● What you should do: Repeat the line that contains "Reconstruct the object", the line that contains "wasm.setup();", and all lines between them, exactly and with no other lines.
■ ■ ■
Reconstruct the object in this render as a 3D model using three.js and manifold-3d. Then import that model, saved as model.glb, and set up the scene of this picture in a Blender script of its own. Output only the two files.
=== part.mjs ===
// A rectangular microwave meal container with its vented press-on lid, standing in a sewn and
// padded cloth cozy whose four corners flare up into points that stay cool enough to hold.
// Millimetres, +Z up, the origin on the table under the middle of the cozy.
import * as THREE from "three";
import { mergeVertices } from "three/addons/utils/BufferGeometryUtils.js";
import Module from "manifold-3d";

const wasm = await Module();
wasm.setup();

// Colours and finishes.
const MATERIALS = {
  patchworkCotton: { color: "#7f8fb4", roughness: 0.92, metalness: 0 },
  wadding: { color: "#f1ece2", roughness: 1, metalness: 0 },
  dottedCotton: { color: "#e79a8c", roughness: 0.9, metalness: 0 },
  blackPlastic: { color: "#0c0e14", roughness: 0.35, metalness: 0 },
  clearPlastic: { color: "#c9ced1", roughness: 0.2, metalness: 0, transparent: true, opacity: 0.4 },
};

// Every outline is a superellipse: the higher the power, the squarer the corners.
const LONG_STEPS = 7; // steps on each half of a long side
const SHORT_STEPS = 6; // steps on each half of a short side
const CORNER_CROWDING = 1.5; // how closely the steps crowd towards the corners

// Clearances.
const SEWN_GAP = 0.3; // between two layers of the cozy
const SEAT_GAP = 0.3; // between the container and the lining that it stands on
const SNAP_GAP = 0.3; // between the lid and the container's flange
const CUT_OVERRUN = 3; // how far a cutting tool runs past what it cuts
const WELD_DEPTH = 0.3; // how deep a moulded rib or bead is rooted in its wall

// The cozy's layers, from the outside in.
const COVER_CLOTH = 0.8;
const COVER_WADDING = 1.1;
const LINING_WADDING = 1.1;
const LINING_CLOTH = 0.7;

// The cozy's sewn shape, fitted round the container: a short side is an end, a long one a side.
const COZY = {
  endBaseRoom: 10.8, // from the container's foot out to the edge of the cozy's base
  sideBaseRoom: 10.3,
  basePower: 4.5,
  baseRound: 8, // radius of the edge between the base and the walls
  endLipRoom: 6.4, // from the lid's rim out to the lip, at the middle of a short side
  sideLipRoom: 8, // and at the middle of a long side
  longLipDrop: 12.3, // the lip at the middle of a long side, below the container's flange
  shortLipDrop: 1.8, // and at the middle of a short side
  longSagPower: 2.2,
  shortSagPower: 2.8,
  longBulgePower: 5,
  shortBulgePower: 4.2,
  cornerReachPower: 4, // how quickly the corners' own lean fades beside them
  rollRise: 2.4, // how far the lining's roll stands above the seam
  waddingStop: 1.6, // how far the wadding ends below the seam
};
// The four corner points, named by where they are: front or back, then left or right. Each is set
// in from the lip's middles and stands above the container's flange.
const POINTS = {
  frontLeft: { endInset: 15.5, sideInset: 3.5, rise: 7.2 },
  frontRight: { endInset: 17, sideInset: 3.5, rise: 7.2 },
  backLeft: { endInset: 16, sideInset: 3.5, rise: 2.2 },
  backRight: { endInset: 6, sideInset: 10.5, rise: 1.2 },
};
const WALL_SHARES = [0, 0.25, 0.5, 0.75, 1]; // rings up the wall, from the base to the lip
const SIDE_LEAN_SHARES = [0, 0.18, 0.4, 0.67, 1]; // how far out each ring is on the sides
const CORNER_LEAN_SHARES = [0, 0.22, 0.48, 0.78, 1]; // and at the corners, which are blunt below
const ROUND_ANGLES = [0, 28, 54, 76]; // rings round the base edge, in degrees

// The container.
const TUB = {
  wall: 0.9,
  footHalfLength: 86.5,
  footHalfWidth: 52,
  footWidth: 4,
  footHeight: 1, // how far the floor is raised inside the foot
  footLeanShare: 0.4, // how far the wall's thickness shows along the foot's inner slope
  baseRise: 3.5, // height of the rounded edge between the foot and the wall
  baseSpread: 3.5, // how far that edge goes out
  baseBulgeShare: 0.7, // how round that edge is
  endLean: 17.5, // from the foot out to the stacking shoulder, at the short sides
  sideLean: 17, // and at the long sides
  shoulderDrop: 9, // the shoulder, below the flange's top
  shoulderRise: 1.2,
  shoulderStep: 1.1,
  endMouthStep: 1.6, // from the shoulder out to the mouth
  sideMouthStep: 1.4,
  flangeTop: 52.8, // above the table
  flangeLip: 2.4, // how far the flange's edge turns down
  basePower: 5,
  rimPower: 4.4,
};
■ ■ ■
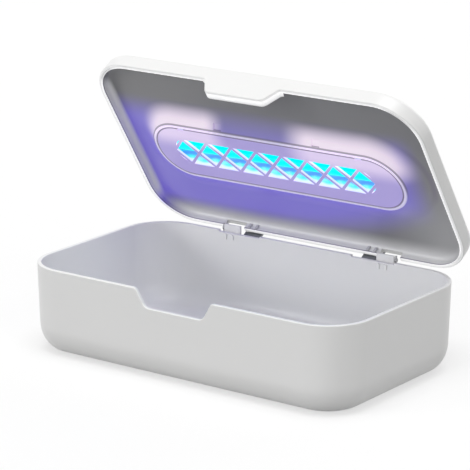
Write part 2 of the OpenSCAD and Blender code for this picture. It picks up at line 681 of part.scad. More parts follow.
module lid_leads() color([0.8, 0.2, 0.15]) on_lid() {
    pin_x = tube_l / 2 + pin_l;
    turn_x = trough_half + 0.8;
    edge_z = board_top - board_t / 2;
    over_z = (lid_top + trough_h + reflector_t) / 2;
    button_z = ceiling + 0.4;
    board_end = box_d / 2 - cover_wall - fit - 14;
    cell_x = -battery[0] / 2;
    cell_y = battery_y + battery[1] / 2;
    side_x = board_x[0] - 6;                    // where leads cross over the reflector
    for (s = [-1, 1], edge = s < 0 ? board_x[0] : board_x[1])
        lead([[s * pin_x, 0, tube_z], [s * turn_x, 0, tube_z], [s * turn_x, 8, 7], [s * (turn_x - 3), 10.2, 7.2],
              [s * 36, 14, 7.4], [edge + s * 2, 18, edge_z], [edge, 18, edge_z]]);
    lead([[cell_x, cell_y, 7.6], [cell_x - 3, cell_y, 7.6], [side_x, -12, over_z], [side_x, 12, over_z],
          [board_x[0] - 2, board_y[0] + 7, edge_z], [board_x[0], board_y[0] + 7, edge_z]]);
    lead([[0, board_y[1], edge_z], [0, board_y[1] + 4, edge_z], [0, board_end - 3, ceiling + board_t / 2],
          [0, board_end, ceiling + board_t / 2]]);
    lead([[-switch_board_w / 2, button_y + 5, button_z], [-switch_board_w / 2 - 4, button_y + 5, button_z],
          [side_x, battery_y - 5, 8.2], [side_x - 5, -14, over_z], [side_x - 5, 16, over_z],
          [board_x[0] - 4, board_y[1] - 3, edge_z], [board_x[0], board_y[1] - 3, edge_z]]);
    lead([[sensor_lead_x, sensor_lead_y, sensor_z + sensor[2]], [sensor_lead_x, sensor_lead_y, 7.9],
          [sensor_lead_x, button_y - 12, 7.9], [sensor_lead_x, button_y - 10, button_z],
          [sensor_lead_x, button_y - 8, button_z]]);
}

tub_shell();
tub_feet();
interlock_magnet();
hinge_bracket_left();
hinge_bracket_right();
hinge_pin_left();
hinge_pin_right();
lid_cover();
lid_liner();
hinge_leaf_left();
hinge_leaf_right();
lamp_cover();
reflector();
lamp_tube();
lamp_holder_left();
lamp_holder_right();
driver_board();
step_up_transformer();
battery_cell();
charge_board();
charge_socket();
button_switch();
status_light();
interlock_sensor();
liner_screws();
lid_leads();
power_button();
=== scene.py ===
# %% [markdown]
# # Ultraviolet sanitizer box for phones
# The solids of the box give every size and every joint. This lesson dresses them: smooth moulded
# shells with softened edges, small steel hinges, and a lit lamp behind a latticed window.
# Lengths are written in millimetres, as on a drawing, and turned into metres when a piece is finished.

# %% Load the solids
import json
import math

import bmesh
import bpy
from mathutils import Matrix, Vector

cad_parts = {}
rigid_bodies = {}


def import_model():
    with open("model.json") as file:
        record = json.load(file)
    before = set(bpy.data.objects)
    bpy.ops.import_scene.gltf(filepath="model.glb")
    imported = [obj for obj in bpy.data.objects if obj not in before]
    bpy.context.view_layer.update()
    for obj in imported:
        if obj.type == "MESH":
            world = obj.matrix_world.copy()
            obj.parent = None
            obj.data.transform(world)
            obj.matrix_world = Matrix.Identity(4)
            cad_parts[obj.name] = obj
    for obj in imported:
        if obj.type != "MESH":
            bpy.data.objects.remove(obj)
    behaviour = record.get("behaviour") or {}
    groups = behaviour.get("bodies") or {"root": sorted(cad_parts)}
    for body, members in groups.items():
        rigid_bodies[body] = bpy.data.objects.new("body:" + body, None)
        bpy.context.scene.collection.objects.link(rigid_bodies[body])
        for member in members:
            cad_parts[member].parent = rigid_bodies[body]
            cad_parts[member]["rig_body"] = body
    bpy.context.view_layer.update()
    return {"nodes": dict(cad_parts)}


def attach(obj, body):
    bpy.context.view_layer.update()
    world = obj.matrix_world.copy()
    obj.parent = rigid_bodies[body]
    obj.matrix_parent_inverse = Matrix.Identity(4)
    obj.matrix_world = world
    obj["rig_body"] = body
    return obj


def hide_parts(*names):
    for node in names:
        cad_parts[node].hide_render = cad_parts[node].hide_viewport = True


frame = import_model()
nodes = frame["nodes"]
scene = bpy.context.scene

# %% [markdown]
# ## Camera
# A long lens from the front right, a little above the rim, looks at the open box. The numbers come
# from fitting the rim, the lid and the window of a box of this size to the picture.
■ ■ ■
● Completed exercise:
Reconstruct the object in this render as a 3D model using three.js and manifold-3d. Then import that model, saved as model.glb, and set up the scene of this picture in a Blender script of its own. Output only the two files.
=== part.mjs ===
// A rectangular microwave meal container with its vented press-on lid, standing in a sewn and
// padded cloth cozy whose four corners flare up into points that stay cool enough to hold.
// Millimetres, +Z up, the origin on the table under the middle of the cozy.
import * as THREE from "three";
import { mergeVertices } from "three/addons/utils/BufferGeometryUtils.js";
import Module from "manifold-3d";

const wasm = await Module();
wasm.setup();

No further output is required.